鳥取大学農学部 Faculty of Agriculture, Tottori University

教員詳細

教授

遠藤 常嘉

Tsuneyoshi ENDO

所属
生命環境農学科
担当教育コース
国際乾燥地農学
教育研究分野
乾燥地環境資源学
主な担当科目
無機化学,環境土壌学,土壌化学
研究に関連する高校教科

研究の概要

乾燥地域における環境資源の潜在的な可能性を探る

乾燥地域における適切な農地管理法を確立するため,灌漑に伴う土壌中の塩類動態および土壌塩類化の機構解明を行なっています.特に,塩類の溶解平衡論および土壌のイオン交換平衡論を理論的手法とした,土壌ソーダ質化の機構解明を行い,ソーダ質土壌の修復方法について検討しています.さらに,食品廃棄物や家畜排せつ物を再利用した土壌改良資材としての活用に関する検討を行なっています.

乾燥地域における灌漑農地

乾燥地域における灌漑は諸刃の剣である.そのため,土壌中の塩類状況に留意しながら農業生産を行う必要がある.((a) 点滴灌漑(メキシコ合衆国),(b) 畝間灌漑(中国),(c) 塩類土壌下で懸命に生きる植物(メキシコ合衆国),(d) 塩類集積放棄農地(カザフスタン共和国))

主な研究テーマ

乾燥地域における灌漑に伴う土壌劣化の要因解析

乾燥地域における灌漑農地の土壌劣化として,塩類土壌がある.塩類土壌には塩性土壌とソーダ質土壌があるが,それら二つの塩類土壌は,化学性,物理性,形態,成因など,様々な点で大きく異なっている.本分野では,塩類の溶解平衡論および土壌の陽イオン交換平衡論を理論的手法とし,それらの成因の差異について検討している.そしてさらに,塩類土壌(特に,ソーダ質土壌)を修復するための相応しい改良剤の検索を行なっている.これまで,主に,メキシコ合衆国,中国,カザフスタン共和国の灌漑農地を対象に行なっている.

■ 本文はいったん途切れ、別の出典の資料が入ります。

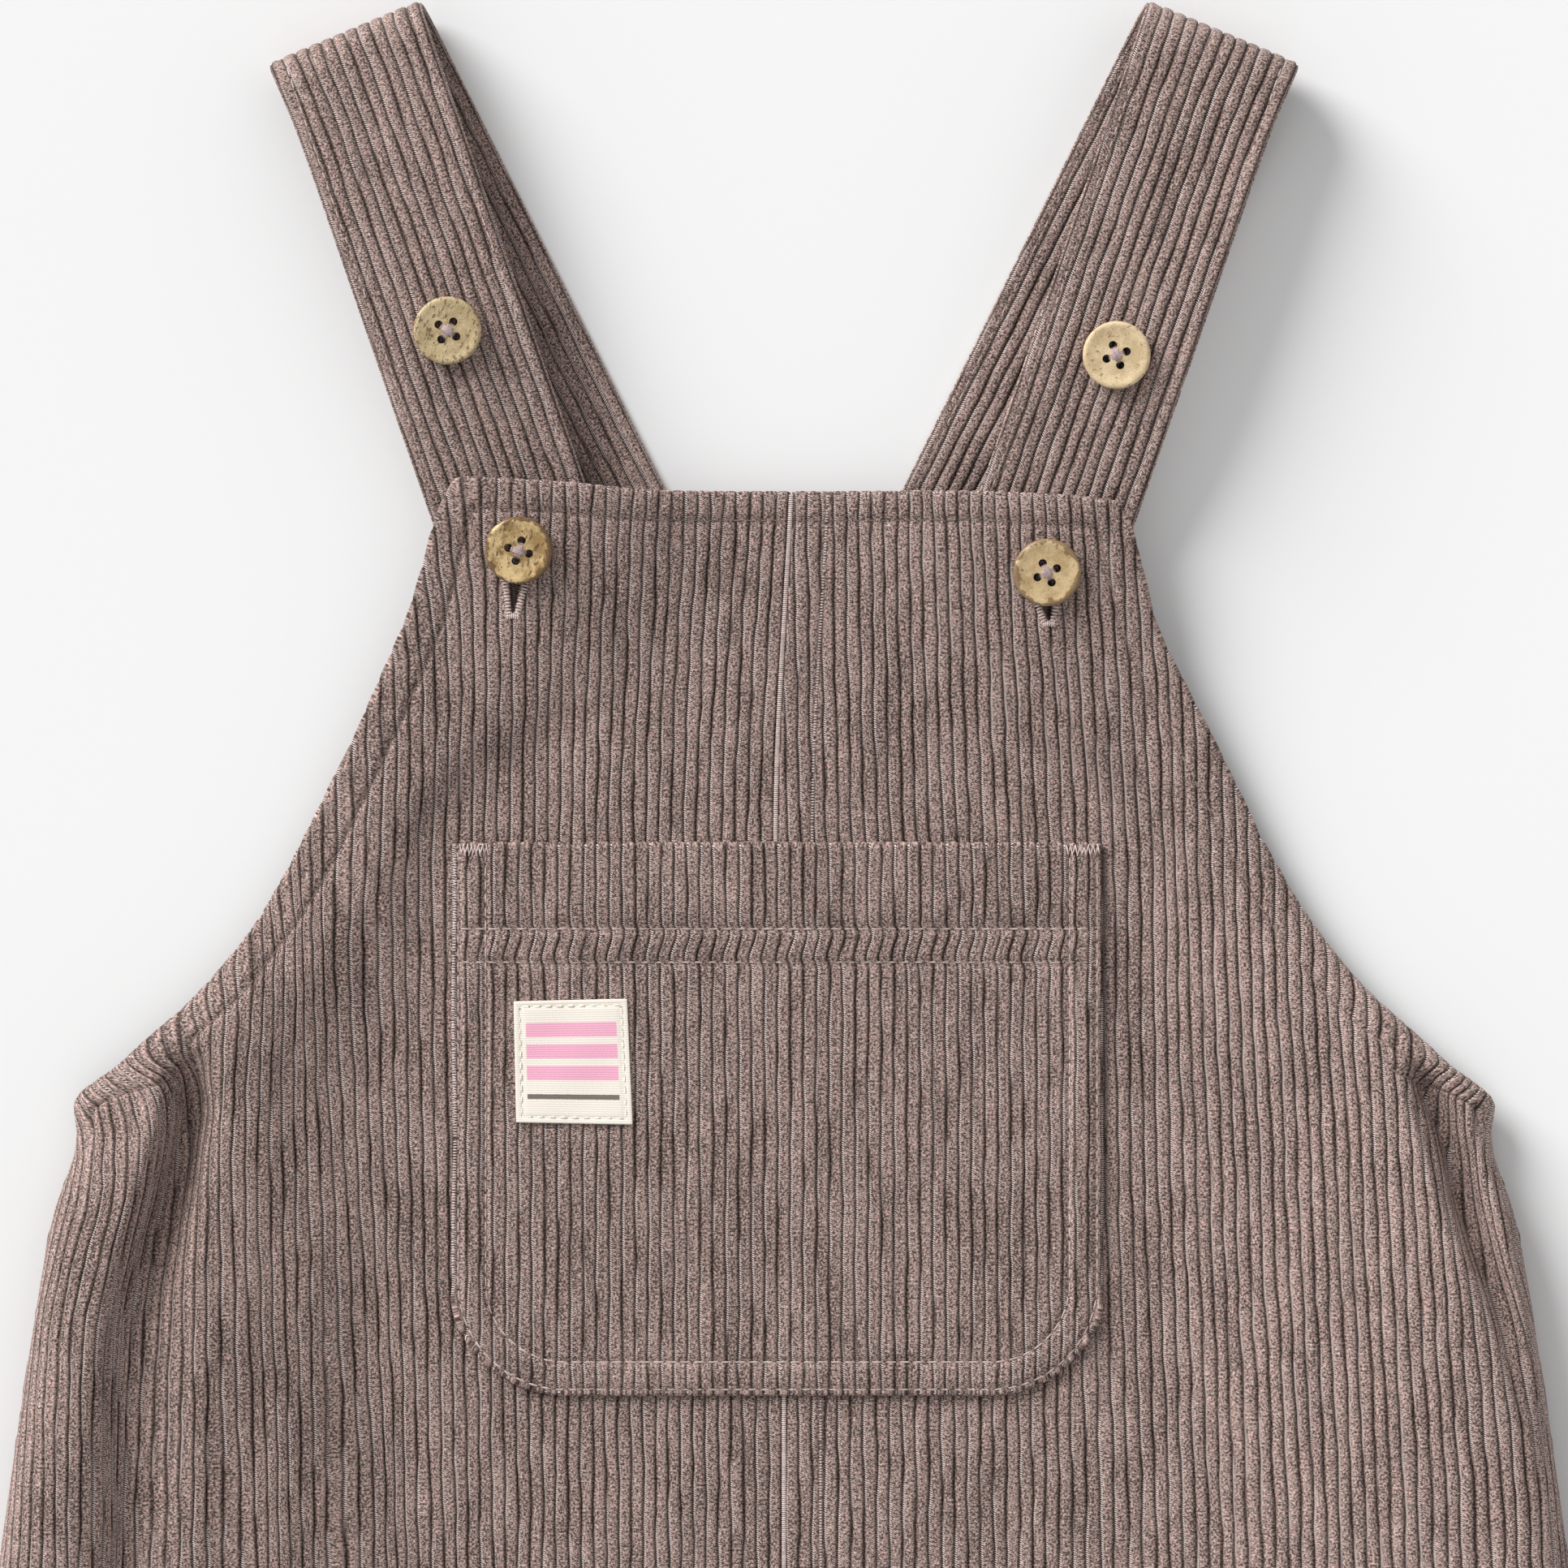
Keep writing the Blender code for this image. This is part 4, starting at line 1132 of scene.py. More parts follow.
def seam_ladder(half):
    """The light threads that show where the two halves of the front are joined."""
    groups = []
    for low, high in ((HEM_Y + 2 * MM, POCKET_BOTTOM_Y + 3 * MM),
                      (POCKET_TOP_Y, BIB_TOP_Y - 1 * MM)):
        y = np.linspace(low, high, 500)
        x = through(SEAM_LINE, y)
        points = stack(x, y + bib_rise(x, y), front_height(x, y) + 0.16 * MM)
        normal = surface_normals(half.place, 1 * MM + 0 * y, y, half.side)
        groups.append(ladder(points, normal, 1.2 * MM, 0.48 * MM, 0.21 * MM, missing=0))
        base, normal = half.surface(SEAM_TOPSTITCH + 0 * y, y)[:2]
        groups.append(ladder(base + normal * 0.62 * MM, normal, 0.8 * MM, seed=7))
    return groups


def buttonhole_stitches(side):
    """Satin stitches along both edges of a buttonhole, and a bar across its foot."""
    (top_x, top_y), top_half, (foot_x, foot_y), foot_half = BUTTONHOLES[side]

    def laid(x, y, ahead, radius):
        x, y = x * MM, y * MM
        centres = stack(x, y, front_height(x, y - bib_rise(x, y)) + 0.14 * MM)
        ups = np.broadcast_to(UP, centres.shape)
        return centres, unit(ahead), ups, 1.6 * MM, radius, 0.18 * MM

    groups = []
    for edge in (-1, 1):
        start = np.array([top_x + edge * top_half, top_y])
        reach = np.array([foot_x + edge * foot_half, foot_y]) - start
        count = int(np.linalg.norm(reach) / 0.68)
        spots = start + np.linspace(0, 1, count)[:, None] * reach
        lean = np.where(np.arange(count) % 2, 0.12, -0.12)[:, None]
        ahead = np.array([reach[1], -reach[0], 0.0]) + lean * np.array([*reach, 0.0])
        groups.append(laid(*spots.T, ahead, 0.23 * MM))
    across = np.linspace(-1.2, 1.2, 6)
    bar = np.repeat([[0.08, 1.0, 0.0]], 6, 0)
    groups.append(laid(foot_x + across, foot_y + 0.1 * np.cos(3 * across), bar, 0.21 * MM))
    return groups


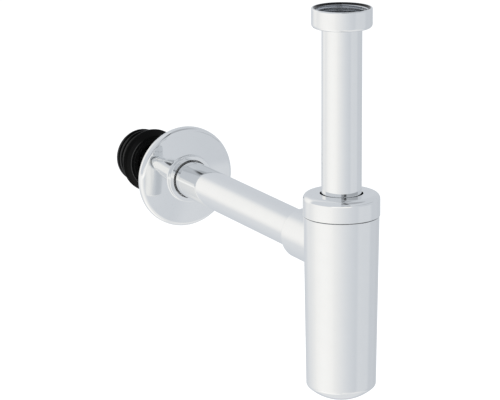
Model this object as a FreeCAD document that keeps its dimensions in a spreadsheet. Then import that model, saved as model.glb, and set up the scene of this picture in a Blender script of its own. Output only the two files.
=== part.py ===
import FreeCAD, Part
import math
import os
import Sketcher

# Bottle trap for a wash basin. Origin: centre of the inlet thread's mouth, just below the nut's rim.
# +Z is up the inlet pipe, +Y runs along the outlet pipe towards the wall. Millimetres.

os.makedirs("parts", exist_ok=True)
doc = FreeCAD.newDocument("basin_trap")

# Driving sizes

SIZES = (
    ("pipe_radius", "16.0", "outside of both 32 mm tubes"),
    ("pipe_wall", "1.0", "wall of both tubes"),
    ("free_gap", "0.3", "radial gap round a tube that moves in metal"),
    ("seal_gap", "0.08", "radial running gap between a tube and its rubber"),
    ("nut_height", "15.8", "height of the inlet nut"),
    ("nut_rim_round", "0.8", "rounding of the nut's top edge"),
    ("nut_low_round", "3.0", "rounding of the nut's lower edge"),
    ("nut_ledge", "2.5", "floor of the nut, under the flange"),
    ("thread_radius", "20.95", "root of the inch and a quarter pipe thread"),
    ("nut_wall", "3.15", "wall of the round inlet nut outside its thread"),
    ("thread_depth", "1.48", "height of the pipe thread's ridges"),
    ("thread_lead", "1.5", "chamfer from the thread's mouth up to the nut's rim"),
    ("thread_relief", "0.6", "depth of the undercut below the thread"),
    ("gasket_room", "0.2", "thread ends this far above the gasket"),
    ("inlet_ring_thick", "1.0", "slip ring on the nut's ledge"),
    ("flange_thick", "1.2", "flange turned out of the inlet pipe"),
    ("gasket_thick", "2.0", "flat gasket on the flange"),
    ("inlet_length", "283.5", "thread's mouth down to the dip end of the inlet pipe"),
    ("cap_drop", "147.4", "thread's mouth down to the cap's top face"),
    ("cap_proud", "0.6", "how far the screw cap stands out beyond the bottle's shoulder"),
    ("cap_height", "18.0", "height of the screw cap"),
    ("cap_top_thick", "4.7", "plate of the cap"),
    ("cap_top_round", "4.8", "rounding from the cap's top face down to its side"),
    ("cap_wall", "2.9", "skirt of the cap"),
    ("cap_hole_gap", "1.2", "open ring between the inlet pipe and the cap"),
    ("cap_thread_depth", "1.0", "height of the ridges between cap and neck"),
    ("cap_edge_round", "0.5", "rounding of the cap's hole, and 0.6 of it at the seam"),
    ("cap_ring_thick", "1.2", "slip ring under the cap's plate"),
    ("cap_ring_width", "5.0", "width of that ring, inward from the neck's edge"),
    ("seal_thick", "3.0", "flat part of the pipe seal"),
    ("seal_lip_length", "4.5", "lip of the pipe seal below its flat part"),
    ("seal_lip_thick", "1.5", "tip of that lip"),
    ("seal_lip_root", "3.4", "root of that lip"),
    ("seam_gap", "0.4", "open line between cap and bottle"),
    ("neck_wall", "2.4", "threaded neck of the bottle"),
    ("neck_band", "4.0", "how far the neck's inside runs below the shoulder"),
    ("bottle_top_radius", "30.2", "bottle at its shoulder"),
    ("bottle_taper", "2.2", "how much narrower the bottle is at its bottom edge"),
    ("bottle_wall", "2.0", "wall of the bottle"),
    ("bottle_length", "139.8", "shoulder to bottom edge"),
    ("dome_depth", "11.9", "bulge of the bottom below its edge"),
    ("bottle_low_round", "4.4", "rounding of the bottom edge"),
    ("shoulder_round", "0.4", "rounding of the bottle's shoulder"),
    ("outlet_drop", "195.2", "thread's mouth down to the outlet axis"),
    ("collar_wall", "2.6", "wall of the outlet collar round its O-ring grooves"),
    ("collar_reach", "64.5", "inlet axis to the end of the collar"),
    ("collar_round", "1.0", "rounding of the collar's end"),
    ("socket_stop", "36.0", "inlet axis to the step that stops the outlet pipe"),
    ("socket_lead", "0.7", "chamfer at the socket's mouth"),
    ("outlet_start", "42.0", "inlet axis to the near end of the outlet pipe"),
    ("outlet_end", "383.0", "inlet axis to the far end of the outlet pipe"),
    ("oring_depth", "2.4", "depth of an O-ring groove beyond the pipe"),
    ("oring_groove_width", "3.0", "width of an O-ring groove"),
    ("oring_inset", "4.2", "collar's end to the middle of the outer groove"),
    ("oring_pitch", "5.4", "distance between the two grooves"),
    ("rosette_radius", "44.3", "outside of the rosette's disc"),
    ("rosette_back_at", "288.6", "inlet axis to the wall that the disc lies on"),
    ("rosette_edge", "5.2", "depth of the disc's edge, its rounding included"),
    ("rosette_edge_round", "4.0", "rounding of that edge"),
    ("rosette_dome_rise", "3.85", "how far the domed face rises from the edge to the neck"),
    ("rosette_wall", "1.6", "metal of the disc, hollow behind"),
    ("rosette_neck_length", "5.15", "neck in front of the domed face"),
    ("rosette_neck_round", "0.7", "rounding of the neck's front edge"),
    ("rosette_foot_round", "0.8", "rounding between neck and disc"),
    ("grip_room", "2.9", "radial room for the grip ring round the pipe"),
    ("grip_seat_wall", "1.7", "neck's wall round the grip ring"),
    ("grip_seat_depth", "5.0", "front of the neck to the end of the grip ring's seat"),
    ("grip_lip", "1.2", "lip in front that hides the grip ring"),
    ("grip_lip_gap", "1.1", "open ring between that lip and the pipe"),
    ("outlet_tail", "3.0", "outlet pipe that stands out behind the wall seal"),
    ("wall_seal_length", "32.0", "length of the wall seal"),
    ("wall_flange_radius", "28.4", "edge of the wall seal's flange"),
    ("wall_face_radius", "24.0", "flat front of the flange"),
    ("wall_flange_slope", "6.5", "depth of the flange's sloped front"),
    ("wall_flange_edge", "1.6", "width of the flange's edge"),
    ("wall_flange_back", "2.4", "depth of the flange's sloped back"),
    ("wall_sleeve_radius", "21.6", "sleeve behind the flange"),
    ("wall_lip_radius", "24.2", "tips of the sealing lips"),
    ("wall_lip_count", "3", "sealing lips"),
    ("wall_lip_pitch", "6.2", "distance between lips"),
    ("wall_lip_land", "1.5", "width of a lip's tip"),
    ("wall_lip_slope", "2.2", "depth of a lip's sloped back"),
    ("wall_lip_front", "1.0", "depth of a lip's front"),
    ("wall_lip_inset", "1.6", "last lip to the end of the seal"),
    ("wall_bore_lead", "1.2", "chamfer at the seal's bore"),
)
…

乾燥地域の灌漑農地における土壌断面調査(メキシコ合衆国カリフォルニア半島)

土壌中重金属類の原位置不溶化技術の開発

日本国内においては,農耕地を中心として鉱山開発等に起因した重金属類による土壌汚染およびそれによる健康被害が報告されている.本分野では,畜獣骨残渣や魚骨由来のハイドロキシアパタイトを用いた土壌中重金属の原位置不溶化に着目し,ハイドロキシアパタイトの重金属不溶化能とその発現機構,植物への重金属吸収抑制効果とその持続性について検討している.さらに,重金属不溶化でよく用いられる資材とハイドロキシアパタイトとの組み合わせが,重金属不溶化および植物への吸収抑制に与える効果についても検討している.

重金属汚染土壌への資材添加割合の増加に伴い,土壌中のカドミウムが植物に吸収されにくい形態に変化し,植物への吸収を抑制します.土壌中の重金属類が植物へ吸収しないための重金属不溶化資材の開発と利用を行なっています.

循環資源(有用物を含む廃棄物)の再利用と植物に与える影響

廃棄物等のうち有用なものを循環資源と位置付け,それらを利用した養分の農地還元に関する研究を進めている.植物生育のためには,窒素,リン,カリウム等の元素が必要であるが,メタン発酵消化液や魚類残滓液中の窒素利用,鶏ふんや下水汚泥中からのリン回収,豚ふん中のリンやカリウムの利用について,検討している.そのために,循環資源を加工することにより資材を作成するとともに,作成した資材を利用した植物栽培に挑んでいる.

肥効調節機能を有する豚ふん焼却灰と窒素肥料の併用によるコマツナの幼植物試験様々な循環資源を加工した資材を用いた栽培試験を行なっています.